2 Whether these remedies will, in fact, be granted in cartel cases has not yet been determined by Canadian courts. For example, it is unlikely that punitive damages would be awarded against a defendant that has already been convicted and sanctioned criminally.

3 Vitapharm Canada Ltd v F Hoffmann-La Roche Ltd (2002), 20 CPC (5th) 351 (Ont SCJ).

4 See Western Canadian Shopping Centers Inc v Bennett Jones Vechere (2001), 201 DLR (4th) 385 (SCC).

5 This iteration of the criteria is from Ontario’s Class Proceedings Act, 1992, SO 1992 c6, s5(1).

6 But see British Columbia’s Class Proceedings Act, s4 (2)(a).

7 Hollick v Toronto (City), 2001 SCC 68 at para 32.

8 The Quebec class action regime is quite different from that in the other provinces. The test for ‘authorising’ a class action does not include an overt preferability requirement, the procedural steps on an authorisation motion are truncated, and class membership is restricted to individuals and companies with fewer than 50 employees.

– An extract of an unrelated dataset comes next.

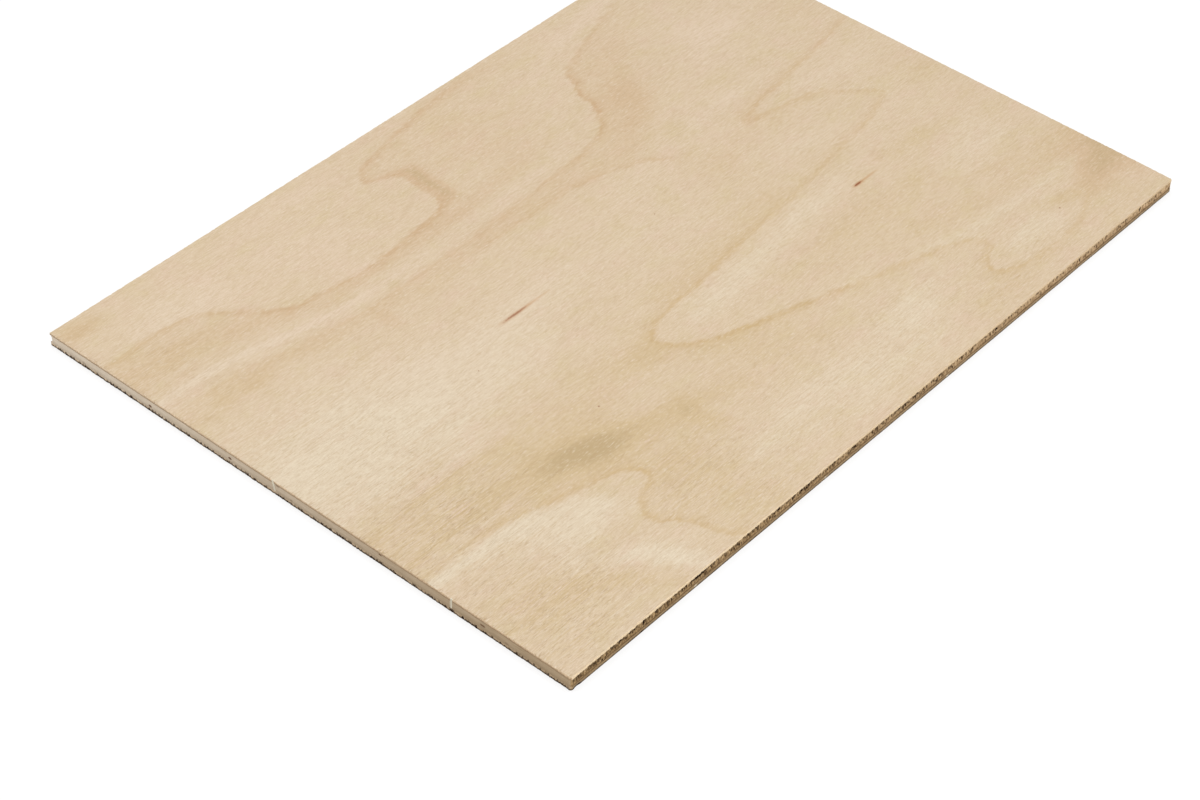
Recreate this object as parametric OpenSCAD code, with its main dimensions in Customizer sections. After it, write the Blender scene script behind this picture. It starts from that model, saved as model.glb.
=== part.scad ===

9 Hollick v Toronto (City), supra.

10 Gariepy v Shell Oil Co, et al (2002), 26 CPC (5th) 358 (Ont SCJ).

11 See Price v Panasonic Canada Inc, [2000 OJ No. 3123] (SCJ) and Chadha et al v Bayer Inc et al (1999), 45 OR (3rd) 29 (SCJ); rev’d (2001), 54 OR (3rd) 920 (Div Ct); aff’d (2003), 63 OR (3rd) 22 (CA); leave to appeal dismissed (2003), 65 OR (3rd) xvii (SCC).

12 Illinois Brick v Illinois, 431 US 720 (1977); see also Hanover Shoe Inc v United Shoe Machinery Corp, 392 US 481 1968).

13 Currie v McDonald’s Restaurants of Canada Ltd (2005), 74 OR (3d) 321 (CA).

14 See, generally, section 103.1 of the Act.